Clean one thing in my house. I had an idea that cleaning one small thing every day would be less overwhelming than a big clean every few months. (This one did not age well).
How it’s going
It’s now day 40, and I’ve had a chance to reflect that the design of this… well, it was born of a particular desire to par.ti.ci.pate in a restrictive, antisocial idea and that showed.
However, there have been some huge upsides!
Here’s how each of the rules went and how I’ve changed them.
No Reels on my phone. Actually, I didn’t just keep this one - I quickly intensified it. I’ve removed or blocked every social media app on my phone, and have a new blanket rule: no reels at all, unless it’s literally for work. Some people can have stuff like this in small doses; I’ve decided I can’t. So now if I want to binge watch tiny home videos or catch up on Reddit, I need to pull out my laptop and watch long form. That scratches the itch without creating a doomscroll black hole.
Complete 12 Pomodoros in each workday. This is the bomb. Hard to do some days, but I’ve never been more focused or productive. Best of all, when I’m done with the 12, plus work chats, replying on Teams, and email - I know I gave the day my best. I can do more if I want or need to of course, but that impostor syndrome feeling… that I should just log on and do one more thing because I probably didn’t do enough… is surprisingly under control. More on Pomodoros in the office here.
Take my vitamins and supplements. Habit set. Cool. Moving on.
Read a book every day. Hell yes. I’m really looking forward now to my early mornings on the couch. Hot coffee, a great novel, brain at its best. I started with fairy nonsense because it’s hard to compete with the phone… then hit up some wonderful fantasy. I finally read Dune too (I have thoughts and they aren’t great)… hey! I have thoughts on new books again! I feel like I’m back home.
Do a task that’s good for my career and Clean one thing in my house. These were good in theory, but in practice, daily is the wrong cadence for these. It can feel demotivating to come home from work or training and still have a long list of tasks (and context switches) to get through.
Exercise every day, and also do something to make me feel good in my body. This was actually such a bad idea, that I’m shocked at myself for including them.

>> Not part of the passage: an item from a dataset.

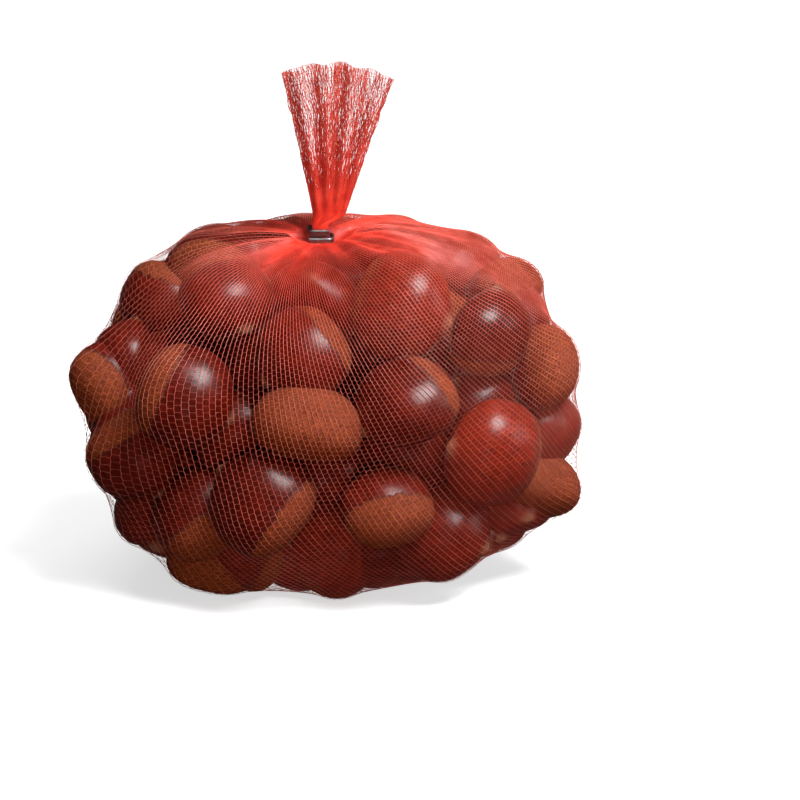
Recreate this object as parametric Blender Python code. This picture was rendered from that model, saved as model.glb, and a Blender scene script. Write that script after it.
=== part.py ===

Over the past year I’ve come to adore training for its own sake, as play and as joy - not as an item to be ticked off or measured. I was starting to feel like my runs, sauna sessions and long bike rides were something to ‘get done’ rather than what they are at their best… play. I don’t want a list that takes all day, like that silly social challenge does. I want to do what matters, then make a new choice: a catch up with mates, a soak in the bath, or an escape to the trails to jump over roots and rocks like a six year old when the recess bell goes.
The new rules*
*That feel amazing and will, I hope, last a lot longer than a silly 75 day challenge… that I am no longer even slightly bothered about. Hell yes.
No socials on the phone, and no reels ever.
Read a book - any book. Hopefully one that brings a great deal of joy.
12 pomodoros in each work day.
Take your gosh darn vitamins.
And then, a couple of times in the course of each week - get into a learning task and a cleaning task. Don’t let these get too far out of sight, but you know what? If it’s dishes or a swim with mates,
The swim always wins.
Why The Swim Wins
One of the biggest issues I found, even on my modified challenge, was how socially distancing something that has a big daily cadence can be. If you must hit ten different things daily (gods help you if that’s two workouts), the room to change things up is nonexistent.
Some days you do need to tools down and go play, or go deep into one thing at the expense of another. Some things, like freedom, play, and saying yes to a glass of champagne with a mate on a Tuesday night, or your kids’ request to hit the park - are so precious, that they must be protected. So good habits are great - but challenges? Choose wisely.